Boston Latin will battle Boston English in their traditional Thanksgiving Day game at Soldiers Field this year, but Harvard is once again taking special precautions to prevent a recurrence of the post-game rioting in the Square two years ago.

Charles P. Whitlock, assistant to the President for Civic and Governmental Relations, said recently that Harvard was letting the City of Boston use the stadium "under the same conditions as last year," which included:

* Putting extra details of Boston police at the stadium to prevent drinking during the game.

* Running special buses directly from the high schools to the stadium and back.

* Opening the MBTA subway entrance across from Eliot House to prevent congestion in the Square.

In 1966, over 1000 students clogged the Square for an hour and a half after the game, injuring seven persons, and causing several hundred dollars of damage to stores in the area. After the game, Joseph A. DeGuglielmo '29, then City Manager of Cambridge, asked President Pusey to deny future use of the Stadium for the game. Instead, the University required the special precautions, and all was quiet last year.

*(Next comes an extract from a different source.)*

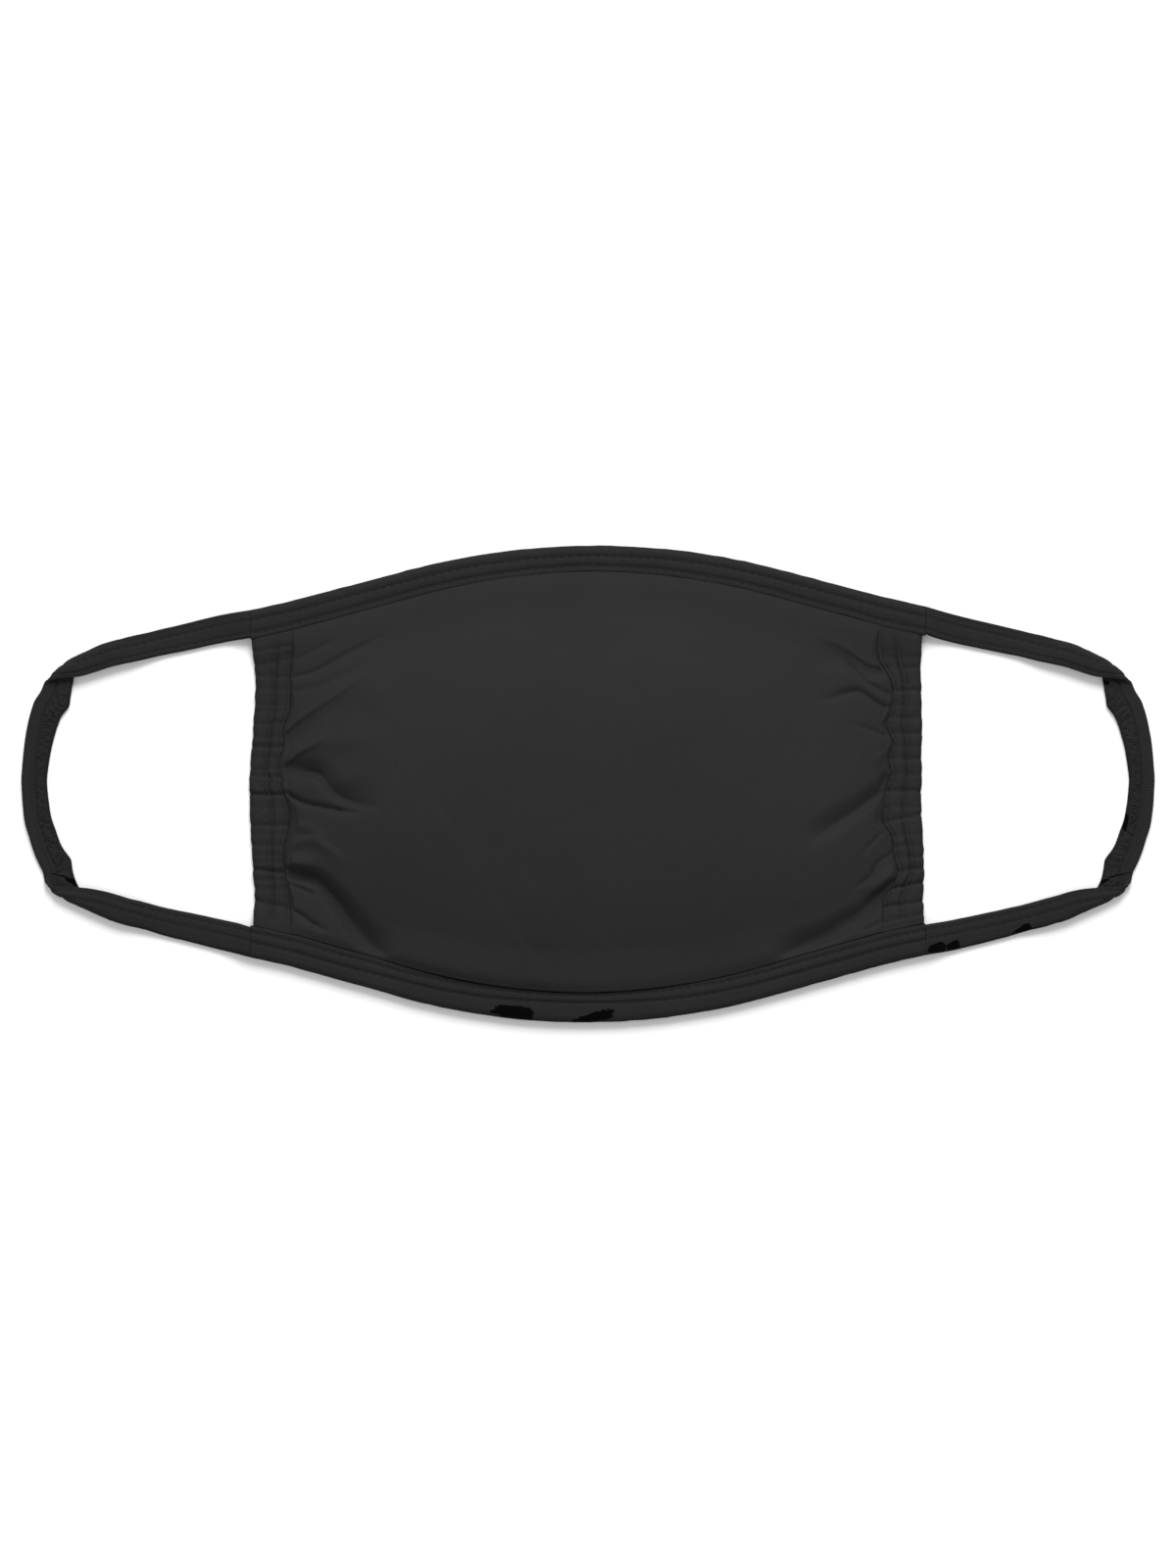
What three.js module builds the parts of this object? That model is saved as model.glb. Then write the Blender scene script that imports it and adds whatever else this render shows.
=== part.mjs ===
// Cloth face mask, laid flat with its front face up.
// Millimetres. X runs across the mask, Y from the chin edge to the nose edge, and Z up from
// the surface that it lies on. The origin is on that surface, under the middle of the mask.

import * as THREE from 'three';
import { mergeVertices } from 'three/addons/utils/BufferGeometryUtils.js';

// Outline of the body: an arc over the crown, a straight shoulder on its tangent, and a
// flatter run along the hem, which the strap carries on
const bodyHalfHeight = 74.1;
const bodyHalfWidth = 104.8;
const hemWidth = 12.8;
const seamX = bodyHalfWidth - hemWidth;
const shoulderX = 57.4;
const hemSlope = 0.225;

// The two long edges of the body: the side of the X axis that each lies on, where its crown
// is, and how wide the binding's flaps are
const noseEdge = { side: 1, crownX: 2.2, crownRadius: 225, flapAtCorner: 8.7, flapAtMiddle: 7.8 };
const chinEdge = { side: -1, crownX: -1.2, crownRadius: 212, flapAtCorner: 9.5, flapAtMiddle: 8.8 };

// Cloth
const clearance = 0.3;
const panelCloth = 1.6;
const bindingCloth = 0.9;
const hemCloth = 2.4;
const strapCloth = 1.8;

// Binding: a strip folded over the panel's edge, one flap above it and one below
const bindingHeight = panelCloth + 2 * bindingCloth + 2 * clearance;
const bindingRoll = (bindingHeight - bindingCloth) / 2;
const channelMiddle = bindingHeight / 2;
const squareEndReach = 10;

// Panel
const edgeInset = bindingRoll + 0.9;
const sideRest = 1.2;
const crownHeight = 13;
const crownShift = -0.1;
const lipGap = 0.6;
const lipRows = 2;

// Strap of the ear loop
const strapRoll = strapCloth / 2 + 0.15;

// Cell counts of each sheet
const panelCells = { across: 40, along: 26 };
const hemCells = { across: 3, along: 30 };
const bindingCells = { across: 26, along: 8 };
const strapCells = { across: 40, along: 6 };

// Folds that the gathered sides throw into the panel: from the hem (x, y) to where each one
// fades (toX, toY), with the depth at the hem and the width of the groove
const panelFolds = [
  { x: -92, y: 33, toX: -61, toY: 48, depth: 1.0, width: 4 },
  { x: -92, y: 16, toX: -68, toY: 34, depth: 1.8, width: 6 },
  { x: -92, y: 5, toX: -65, toY: -8, depth: 2.6, width: 6 },
  { x: -92, y: -28, toX: -68, toY: -48, depth: 2.6, width: 6 },
  { x: 92, y: 36, toX: 70, toY: 46, depth: 1.2, width: 5 },
  { x: 92, y: 25, toX: 70, toY: 26, depth: 1.4, width: 5 },
  { x: 92, y: 0, toX: 67, toY: -17, depth: 2.4, width: 6 },
  { x: 92, y: -34, toX: 72, toY: -48, depth: 2.6, width: 6 },
];

// Outer edge of each hem: how far out it lies at each height
const hemEdge = {
  left: [
    { y: -54, reach: 104.3 },
    { y: -34, reach: 103.3 },
    { y: -16, reach: 104.5 },
    { y: -2, reach: 105.0 },
    { y: 18, reach: 103.8 },
    { y: 32, reach: 103.2 },
    { y: 54, reach: 104.4 },
  ],
  right: [
    { y: -54, reach: 104.2 },
    { y: -28, reach: 104.2 },
    { y: -10, reach: 103.4 },
    { y: 20, reach: 103.5 },
    { y: 36, reach: 103.2 },
    { y: 54, reach: 103.8 },
  ],
};

// Puckers across each hem: the height and the depth of each
const hemPuckers = {
  left: [
    { y: 33, depth: 0.3 },
    { y: 19, depth: 0.3 },
    { y: 3, depth: 0.5 },
    { y: -4, depth: 0.5 },
    { y: -16, depth: 0.3 },
    { y: -27, depth: 0.5 },
    { y: -37, depth: 0.3 },
  ],
  right: [
    { y: 20, depth: 0.3 },
    { y: 7, depth: 0.3 },
    { y: -2, depth: 0.4 },
    { y: -11, depth: 0.3 },
    { y: -22, depth: 0.3 },
    { y: -31, depth: 0.5 },
    { y: -41, depth: 0.3 },
  ],
};
const puckerWidth = 3;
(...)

In a letter to the University and the Cambridge City Government, Boston Mayor Kevin H. White indicated that Boston would accept Harvard's conditions again this year.

Cambridge City Manager James L. Sullivan said that the City would schedule its traditional Thanksgiving Game--Cambridge High and Latin against Rindge Tech on Russell Field--to end at a different time from the Boston Latin-Boston English game. "The problem would be that you don't want two big crowds meeting in Harvard Square," Sullivan said.